I have decided over the next few weeks to assemble a compilation of some of the most humorous after-dinner tales as told by some of Britain's most famous sporting legends.
These are real stories from their lives, both inside and outside the world of sport.
Nowadays, most professional sportsmen receive advice on how to present themselves in front of an audience, but in the dim and distant past this was not always the case.
First up is Rodney Marsh, a former England international footballer, who played for QPR, Fulham, Manchester City and Tampa Bay Rowdies in the USA.
Latterly Marsh would become a highly respected television pundit, bringing the same instinctive flair into the studio that had served him so well on the pitch.
Not surprisingly, however, Marsh also retained the characteristic ability to self destruct. Marsh would lose his job with Sky Sports after making an unfortunate, but basically harmless, joke concerning David Beckham's inability to understand the difference between the Toon Army and the tsunami which had just struck Asia, a joke virtually every football fan must surely have already heard.
Here is one amusing excerpt from a speech made by Rodney at a sporting dinner.
"I was capped nine times for England and I'm often asked why I only got nine. Well, here's the reason why:
England were playing Northern Ireland in the Home Nations Championships and they were tough opposition in those days, with the likes of George Best and Pat Jennings in their line-up.

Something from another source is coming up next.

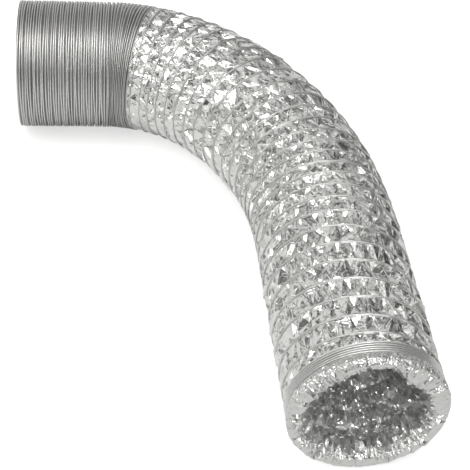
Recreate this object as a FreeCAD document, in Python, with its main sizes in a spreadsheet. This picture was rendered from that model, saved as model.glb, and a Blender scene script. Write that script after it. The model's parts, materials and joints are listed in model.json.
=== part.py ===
import FreeCAD, Part
import math
import os

# Flexible foil air duct: two foil plies with one left-handed spring wire between them.
# Part of it is still closed up as a pack, the rest is pulled out and curves through a right angle.
# Own frame, in millimetres: origin at the centre of the inlet opening, +X into the duct,
# +Z up, and the duct bends towards -Y while it lies flat.

os.makedirs("parts", exist_ok=True)
doc = FreeCAD.newDocument("flexible_duct")

DRIVING = {
    "bore_r": 75.5,
    "ply": 0.4,
    "wire_r": 0.6,
    "wire_path_r": 76.95,
    "pack_pitch": 3.1,
    "pack_turns": 36,
    "outer_ply_r": 77.9,
    "fold_height": 0.5,
    "fan_groups": 4,
    "fan_step": 11.25,
    "fan_yaw": 4.0,
    "fan_coil_turns": 3,
    "fan_coil_pitch": 1.4,
    "mean_pitch": 22.0,
    "pitch_wave": 4.0,
    "wave_start": 5.5,
    "wave_turns": 15,
    "bend_yaw": 71.3,
    "bend_turns": 20,
    "bend_power": 1.63,
    "neck_r": 74.3,
    "tuck": 1.0,
    "bay_gap": 0.3,
    "neck_room": 5.0,
    "end_gap": 0.012,
    "gather_turns": 4,
    "gather_pitch": 2.6,
    "gather_start": 3.0,
    "mouth_length": 28.0,
    "lip_r": 1.3,
    "lip_clearance": 0.05,
}
sheet = doc.addObject("Spreadsheet::Sheet", "params")
for row, (alias, value) in enumerate(DRIVING.items(), start=1):
    sheet.set("A%d" % row, alias)
    sheet.set("B%d" % row, str(value))
    sheet.setAlias("B%d" % row, alias)
doc.recompute()
V = {alias: float(sheet.get(alias)) for alias in DRIVING}

# Each turn of a faceted wire has this many straight lengths, each with this many sides.
WIRE_LENGTHS = 48
WIRE_SIDES = 6
# Number of straight steps round the outside of the turned-over lip.
LIP_STEPS = 6

# How many wire turns each rigid link of the pulled-out length carries, from the pack outwards.
LINK_TURNS = [1] * 8 + [2] * 6 + [1] * 8

DOWN = FreeCAD.Vector(0, 0, -1)
exported = []


def turn_pitch(turn):
    """Spacing of one pulled-out turn: uneven, as hand pulling leaves it."""
    phase = 2 * math.pi * (turn - V["wave_start"]) / V["wave_turns"]
    return V["mean_pitch"] + V["pitch_wave"] * math.sin(phase)


def heading_at(turn):
    """Heading in degrees at a (fractional) number of turns past the pack's fan."""
    fan = V["fan_groups"] * V["fan_yaw"]
    left = max(0.0, 1 - turn / V["bend_turns"])
    return -(fan + V["bend_yaw"] * (1 - left ** V["bend_power"]))


def build_path():
    """Straight segments end to end: the pack, the fan groups, the pulled-out links and the mouth."""
    segments = [(V["pack_pitch"] * V["pack_turns"], 0.0)]
    for group in range(1, int(V["fan_groups"]) + 1):
        segments.append((V["fan_step"], -V["fan_yaw"] * group))
    turn = 0
    for count in LINK_TURNS:
        length = sum(turn_pitch(turn + i + 1) for i in range(count))
        segments.append((length, heading_at(turn + count / 2)))
        turn += count
    segments.append((V["mouth_length"], segments[-1][1]))
    return segments


def direction(degrees):
    return FreeCAD.Vector(math.cos(math.radians(degrees)), math.sin(math.radians(degrees)), 0)


SEGMENTS = build_path()
CENTRES = [FreeCAD.Vector(0, 0, 0)]
for length, heading in SEGMENTS:
    CENTRES.append(CENTRES[-1] + direction(heading) * length)


def frame_at(index):
    """Placement of a segment: local Z along the duct and local X straight down."""
    along = direction(SEGMENTS[index][1])
    turn = FreeCAD.Rotation(DOWN, along.cross(DOWN), along, "ZXY")
    return FreeCAD.Placement(CENTRES[index], turn)


def half_yaw(index):
    """Half the change of heading at the plane where segment index starts, in degrees."""
    if index <= 0 or index >= len(SEGMENTS):
        return 0.0
    return (SEGMENTS[index][1] - SEGMENTS[index - 1][1]) / 2


def keep(obj, node, placement):
    obj.Label = node
    obj.Placement = placement
    exported.append((node, obj))


def circle(name, radius, distance, tilt):
    """Section circle on the duct axis, tipped about the vertical by tilt degrees."""
    ring = doc.addObject("Part::Circle", name)
    ring.setExpression("Radius", radius)
    centre = FreeCAD.Vector(0, 0, distance)
    ring.Placement = FreeCAD.Placement(centre, FreeCAD.Rotation(FreeCAD.Vector(-1, 0, 0), tilt))
    return ring


def loft(name, start_radius, end_radius, index):
    """Tapered solid of a segment, its two ends parallel to the planes between the segments."""
    end = SEGMENTS[index][0] - V["bay_gap"]
    body = doc.addObject("Part::Loft", name)
    body.Sections = [
        circle(name + "_a", start_radius, -V["tuck"], -half_yaw(index)),
        circle(name + "_b", end_radius, end, half_yaw(index + 1)),
    ]
    body.Solid = True
    body.Ruled = True
    return body


def foil_sleeve(node, index):
    """Thin foil sleeve whose narrow start is tucked into the wide end of the one before it."""
    ply = " + params.ply"
    cut = doc.addObject("Part::Cut", node)
    cut.Base = loft(node + "_skin", "params.neck_r" + ply, "params.bore_r" + ply, index)
    cut.Tool = loft(node + "_hollow", "params.neck_r", "params.bore_r", index)
    keep(cut, node, frame_at(index))


def along_axis(index, distance):
    """Placement of a segment moved along the duct by a distance."""
    place = frame_at(index)
    shift = place.Rotation.multVec(FreeCAD.Vector(0, 0, distance))
    return FreeCAD.Placement(place.Base + shift, place.Rotation)


def packed_coil(node, index, pitch, turns, start):
    """Left-handed round wire of many close turns, swept along a helix from the bottom."""
    helix = doc.addObject("Part::Helix", node + "_line")
    helix.LocalCoord = 1
    helix.SegmentLength = 0
    helix.setExpression("Radius", "params.wire_path_r")
    helix.setExpression("Pitch", "params." + pitch)
    helix.setExpression("Height", "params.%s * (%s - params.end_gap)" % (pitch, turns))
    ring = doc.addObject("Part::Circle", node + "_section")
    ring.setExpression("Radius", "params.wire_r")
    tangent = FreeCAD.Vector(0, -2 * math.pi * V["wire_path_r"], V[pitch])
    at = FreeCAD.Vector(V["wire_path_r"], 0, 0)
    ring.Placement = FreeCAD.Placement(at, FreeCAD.Rotation(FreeCAD.Vector(0, 0, 1), tangent))
    doc.recompute()
    sweep = doc.addObject("Part::Sweep", node)
    sweep.Sections = [ring]
    sweep.Spine = (helix, ["Edge%d" % (i + 1) for i in range(len(helix.Shape.Edges))])
    sweep.Solid = True
    sweep.Frenet = True
    keep(sweep, node, along_axis(index, start))


def wire_section(turned_by, pitch):
    """Corners of the wire's section after turning by an angle from the bottom."""
    radial = FreeCAD.Vector(math.cos(turned_by), -math.sin(turned_by), 0)
    rise = pitch * turned_by / (2 * math.pi)
    middle = radial * V["wire_path_r"] + FreeCAD.Vector(0, 0, rise)
    corners = []
    for side in range(WIRE_SIDES):
        angle = 2 * math.pi * side / WIRE_SIDES
        out = radial * (V["wire_r"] * math.cos(angle))
        corners.append(middle + out + FreeCAD.Vector(0, 0, V["wire_r"] * math.sin(angle)))
    return corners


def coil(node, index, pitch, turns, start=0.0):
    """Left-handed wire of a few turns, as a faceted solid.

    A swept short helix makes surfaces that mesh a hundred times finer than this.
    """
    count = int(WIRE_LENGTHS * turns)
    sweep = 2 * math.pi * (turns - V["end_gap"])
    sections = [wire_section(sweep * i / count, pitch) for i in range(count + 1)]
    faces = [Part.Face(Part.makePolygon(ends + ends[:1])) for ends in (sections[0], sections[-1])]
    for near, far in zip(sections[:-1], sections[1:]):
        for side in range(WIRE_SIDES):
            following = (side + 1) % WIRE_SIDES
            a, b, c, d = near[side], near[following], far[following], far[side]
            faces.append(Part.Face(Part.makePolygon([a, b, c, a])))
            faces.append(Part.Face(Part.makePolygon([a, c, d, a])))
    shell = Part.makeShell(faces)
    shell.sewShape()
    solid = Part.makeSolid(shell)
    if solid.Volume < 0:
        solid.reverse()
    wire = doc.addObject("Part::Feature", node)
    wire.Shape = solid
    keep(wire, node, along_axis(index, start))


def tube(name, radius, length):
    """Plain cylinder along the duct, used for the round walls."""
    body = doc.addObject("Part::Cylinder", name)
    body.setExpression("Radius", radius)
    body.Height = length
    return body


def round_sleeve(node, index, start, length):
    """Foil sleeve with a true cylindrical wall, where a spigot goes in."""
    cut = doc.addObject("Part::Cut", node)
    cut.Base = tube(node + "_skin", "params.bore_r + params.ply", length)
    cut.Tool = tube(node + "_hollow", "params.bore_r", length)
    keep(cut, node, along_axis(index, start))


def turned(node, index, profile):
    """Solid of revolution about the duct axis from (radius, distance) points."""
    wire = doc.addObject("Part::Polygon", node + "_profile")
    wire.Nodes = [FreeCAD.Vector(r, 0, z) for r, z in profile]
    wire.Close = True
    solid = doc.addObject("Part::Revolution", node)
    solid.Source = wire
    solid.Axis = FreeCAD.Vector(0, 0, 1)
    solid.Base = FreeCAD.Vector(0, 0, 0)
    solid.Angle = 360
    solid.Solid = True
    keep(solid, node, frame_at(index))


# The closed pack: inner ply, closely wound wire, and the outer ply folded between the turns.
pack_length = SEGMENTS[0][0]
edge = V["wire_r"]
# the ply stops short of the narrow neck that the first fan sleeve tucks into the pack
round_sleeve("pack_inner_foil", 0, 0.0, pack_length - V["neck_room"])
packed_coil("pack_wire_coil", 0, "pack_pitch", int(V["pack_turns"]) - 2, V["pack_pitch"])
inner_face = V["outer_ply_r"]
valley = inner_face + V["ply"]
folds = [(inner_face, edge / 2), (valley, edge / 2)]
for fold in range(int(V["pack_turns"])):
    crest_at = (fold + 0.5) * V["pack_pitch"]
    folds.append((valley + V["fold_height"], crest_at))
    folds.append((valley, min(crest_at + V["pack_pitch"] / 2, pack_length - edge)))
folds.append((inner_face, pack_length - edge))
turned("pack_outer_foil", 0, folds)

# The fan: groups of nearly closed turns that start the bend and pull out first.
for group in range(1, int(V["fan_groups"]) + 1):
    coil_length = V["fan_coil_pitch"] * (V["fan_coil_turns"] - V["end_gap"])
    margin = (V["fan_step"] - coil_length) / 2
    coil("fan_wire_%d" % group, group, V["fan_coil_pitch"], int(V["fan_coil_turns"]), margin)
    foil_sleeve("fan_foil_%d" % group, group)

# The pulled-out length: one wire node and one foil bay node for each link.
first_link = int(V["fan_groups"]) + 1
turn = 0
for link, count in enumerate(LINK_TURNS):
    index = first_link + link
    label = "%02d" % (turn + 1) if count == 1 else "%02d_%02d" % (turn + 1, turn + count)
    coil("wire_turn_" + label, index, SEGMENTS[index][0] / count, count)
    if link < len(LINK_TURNS) - 1:
        foil_sleeve("foil_bay_" + label, index)
    turn += count

# The mouth: a round sleeve through the last turn, gathered end turns, and the turned-over lip.
last = len(SEGMENTS) - 2
mouth = len(SEGMENTS) - 1
sleeve_length = SEGMENTS[last][0] + V["mouth_length"] - V["lip_r"] - V["bay_gap"]
round_sleeve("mouth_foil_sleeve", last, V["bay_gap"], sleeve_length)
coil("end_wire_turns", mouth, V["gather_pitch"], int(V["gather_turns"]), V["gather_start"])
skin = V["outer_ply_r"] + V["ply"]
hem = V["bore_r"] + V["ply"] + V["lip_clearance"]
tip = V["mouth_length"]
lip = [(V["outer_ply_r"], V["gather_start"] / 2), (skin, V["gather_start"] / 2)]
for step in range(LIP_STEPS + 1):
    angle = math.pi / 2 * step / LIP_STEPS
    round_at = (skin - V["lip_r"], tip - V["lip_r"])
    rise = (V["lip_r"] * math.cos(angle), V["lip_r"] * math.sin(angle))
    lip.append((round_at[0] + rise[0], round_at[1] + rise[1]))
lip.append((hem, tip))
lip.append((hem, tip - V["ply"]))
lip.append((V["outer_ply_r"], tip - V["ply"] - V["lip_r"]))
turned("mouth_lip", mouth, lip)

doc.recompute()
problems = []
for obj in doc.Objects:
    if "Invalid" in obj.State or "Error" in obj.State:
        problems.append("%s %s" % (obj.Name, obj.State))
for node, obj in exported:
    if obj.Shape.isNull() or not obj.Shape.isValid():
        problems.append(node + " has no valid shape")
    elif len(obj.Shape.Solids) != 1:
        problems.append("%s has %d solids" % (node, len(obj.Shape.Solids)))
    else:
        obj.Shape.exportStep("parts/%s.step" % node)
if problems:
    raise RuntimeError("; ".join(problems))
print("exported", len(exported), "nodes")
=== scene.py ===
import json
import math

import bmesh
import bpy
import numpy as np
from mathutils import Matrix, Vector

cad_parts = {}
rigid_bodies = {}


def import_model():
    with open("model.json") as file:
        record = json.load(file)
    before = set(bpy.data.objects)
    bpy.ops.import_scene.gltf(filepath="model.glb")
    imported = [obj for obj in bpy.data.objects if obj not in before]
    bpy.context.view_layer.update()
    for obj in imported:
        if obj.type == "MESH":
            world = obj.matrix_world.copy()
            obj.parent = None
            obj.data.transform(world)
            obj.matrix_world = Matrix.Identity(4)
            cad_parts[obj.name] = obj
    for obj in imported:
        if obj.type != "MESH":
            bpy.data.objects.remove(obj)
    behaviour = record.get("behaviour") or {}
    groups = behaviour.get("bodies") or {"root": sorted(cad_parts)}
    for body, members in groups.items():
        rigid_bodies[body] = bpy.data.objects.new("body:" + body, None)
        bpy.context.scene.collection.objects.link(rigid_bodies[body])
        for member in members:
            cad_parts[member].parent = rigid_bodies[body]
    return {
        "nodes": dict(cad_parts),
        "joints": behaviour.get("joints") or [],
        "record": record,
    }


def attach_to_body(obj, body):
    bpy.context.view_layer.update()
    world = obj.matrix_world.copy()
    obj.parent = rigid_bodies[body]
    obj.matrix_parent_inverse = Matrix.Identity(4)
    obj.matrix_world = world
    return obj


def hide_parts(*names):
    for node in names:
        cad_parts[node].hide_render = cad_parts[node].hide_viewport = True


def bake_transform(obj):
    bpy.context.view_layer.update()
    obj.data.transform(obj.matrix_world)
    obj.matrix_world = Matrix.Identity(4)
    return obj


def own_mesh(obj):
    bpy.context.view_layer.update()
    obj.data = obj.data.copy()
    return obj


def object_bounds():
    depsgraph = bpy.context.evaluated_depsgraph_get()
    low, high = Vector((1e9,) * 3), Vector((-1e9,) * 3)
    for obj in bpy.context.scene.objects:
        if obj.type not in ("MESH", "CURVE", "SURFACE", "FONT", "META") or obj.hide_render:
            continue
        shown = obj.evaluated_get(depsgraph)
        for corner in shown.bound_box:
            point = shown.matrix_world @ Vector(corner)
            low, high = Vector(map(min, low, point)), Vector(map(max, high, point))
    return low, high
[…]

Alf Ramsey was England manager at the time, a cockney like me, but he had taken elocution lessons before the World Cup finals in 1966, so he now spoke very posh.

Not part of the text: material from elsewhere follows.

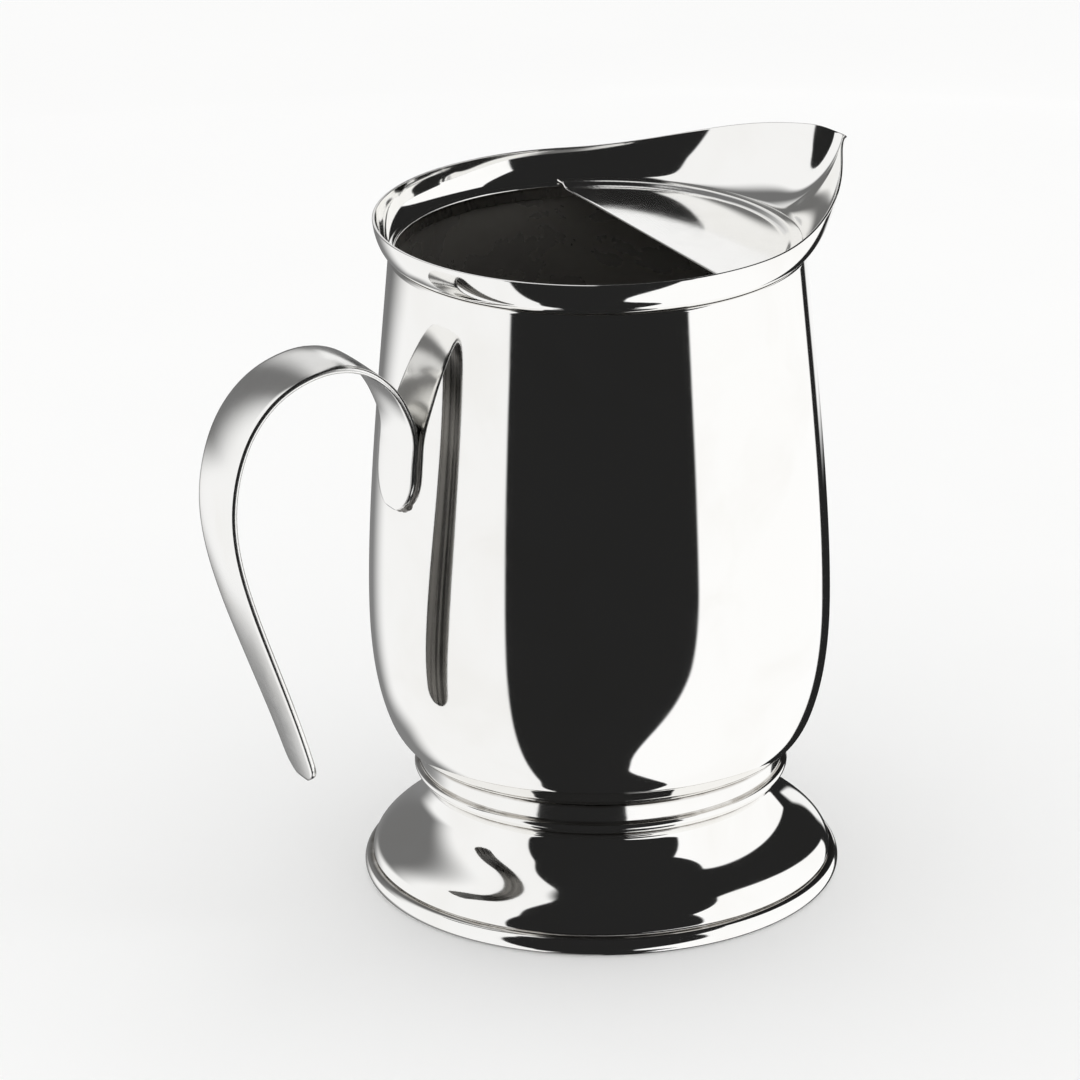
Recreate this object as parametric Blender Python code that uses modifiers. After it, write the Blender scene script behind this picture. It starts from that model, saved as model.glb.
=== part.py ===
"""Water pitcher in sheet silver, with an ice guard and a strap handle.

Metres, +Z up, standing on Z = 0. The spout points along +X and the handle along -X.
The round parts are turned about a vertical axis at X = AXIS_X, which puts the origin
under the middle of the whole pitcher. Outlines are (radius, height) pairs about that axis.
"""
import math

import bpy

# ---- driving dimensions ----------------------------------------------------------------
SPOUT_REACH = 0.0823        # axis to the tip of the spout
HANDLE_REACH = 0.1239       # axis to the outside of the handle
AXIS_X = (HANDLE_REACH - SPOUT_REACH) / 2

GAP = 0.0003                # between two pieces that are soldered together
SHEET = 0.0010              # sheet of the body and the foot
COLLAR_SHEET = 0.0008
TURN_STEPS = 48             # facets round a turned piece
SAME_POINT = 0.00005        # points on the axis closer than this are one
SHARP_ANGLE = math.radians(35)

RIM_WIRE_TOP = 0.0055       # top of the wire under the foot
FOOT_RADIUS = 0.0700        # widest point of that wire
FOOT_EDGE_RADIUS = 0.0676   # lower edge of the foot
FOOT_NECK_RADIUS = 0.0513
FOOT_NECK_Z = 0.0280
WAIST_Z = 0.0310            # underside of the waist ring
BAND_Z = 0.0350             # where its bead ends and its band begins
WAIST_TOP = 0.0410
HEEL_RADIUS = 0.0552        # where the body leaves the waist ring
BELLY_RADIUS = 0.0674
BELLY_Z = 0.0860
NECK_RADIUS = 0.0600
NECK_Z = 0.1917             # top edge of the body
FLOOR_RISE = 0.0035         # the floor domes up into the body

SKIRT_DEPTH = 0.0037        # how far the collar reaches down inside the neck
RIM_RADIUS = 0.0645         # plain rim, away from the spout
RIM_HEIGHT = 0.0098         # plain rim above the collar's crease
SPOUT_HALF_ANGLE = math.radians(72)
SPOUT_SWELL = 0.0075        # wide, shallow part of the spout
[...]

Before the game Alf gave his team talk and stressed that if we were to win the game we would have 'to work very hard.'
He went on:
'As a team we must work harder, you in particular Rodney. You must work harder when you play for England. I've told you before when you play for England you can't play the way you usually do. In fact, this is your last chance. If you don't work harder tonight I will pull you off at half-time.'
'That's brilliant,' I said. 'At Man City we only get a cup of tea and an orange!'
Funnily enough, that was the last time I ever played for England!"